From its very beginning, the HBR was envisaged by Western Canadians as a tool to break the protectionist policies of the Canadian government that benefitted eastern manufacturers at the expense of prairie farmers, as well as providing a cheaper alternative to Great Lakes ports for shipping prairie wheat to the world.
By 1884, railway contractor Hugh Sutherland of the Winnipeg and Hudson Bay Railway Company had only managed to build a short stretch of track to Shoal Lake, Manitoba, in the direction of Hudson Bay, and no more track was laid for years. On March 10, 1896, the northern railway appeared to be another step closer to reality when Ottawa passed the Hudson’s Bay Railway Bill, but enthusiasm was shortlived as politics constantly interfered in the continuation of the tracks toward Churchill. 
Canadian Northern Railway (later merged into Canadian National Railway) built a track west from the Manitoba border to Prince Albert, Saskatchewan, and built a track along the Saskatchewan River to The Pas in Manitoba by 1910. A line between The Pas and Gillam became operation by the outbreak of the First World War, although the war effort limited maintenance and operation to mile 214 (Pitwiktonie) of the route by the spring of 1916.

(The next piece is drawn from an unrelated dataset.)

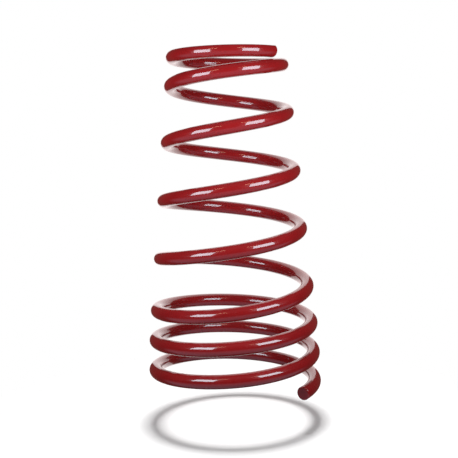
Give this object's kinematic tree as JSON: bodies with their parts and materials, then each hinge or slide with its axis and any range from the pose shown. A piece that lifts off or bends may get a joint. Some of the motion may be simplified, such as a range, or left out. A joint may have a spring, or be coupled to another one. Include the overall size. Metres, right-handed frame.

Sir Donald Mann and Sir William Mackenzie of the Canadian Northern Railway (later merged into Canadian National), who had been instrumental in early efforts to bring the railway to Hudson Bay, both expressed the opinion that “incalculable wealth” awaited discovery in the north once the line was completed, which turned out to be the case in terms of minerals and foresty products
While the rail link was completed in 1929, it wasn’t until 1931 that the port facilities were finished and the Hudson Bay Railway was officially declared open. 
The irony is that farmers at first enjoyed lower grain shipping rates with the completion of the HBR, but insurance companies decided the route was too dangerous and raised their premiums to an amount equal to the freight costs to Montreal or Vancouver. Obtaining insurance for northern shipping through Churchill past the present shipping season still remains problematic.
“A half-century of tireless effort had finally produced a railway to the Bay, but it was all in vain,” wrote historian Ed Whitcomb in A Short History of Manitoba. “It should have been a major victory for the West, instead it accomplished almost nothing. Another farmers’ dream had died.”
OmniTRAX purchased the CNR line to Churchill in 1997 for $11 million, as well as the port facilities for a token $10, and continues to seek a positive outcome to the original “farmers’ dream.”
The number of tanker cars shipping oil across Canada has more than tripled to 14,217 cars as of April 2013, according to a report by energy and ocean transportation industry advisor, Poten & Partners. And the number of tankers cars is projected to steadily increase as the fate of proposed pipelines become unclear. The so-called “Plan B” of using the Port of Churchill to ship crude oil becomes more plausible in this context, which is why OmniTRAX made its announcement that the company is planning a test run over its tracks to the northern community in October.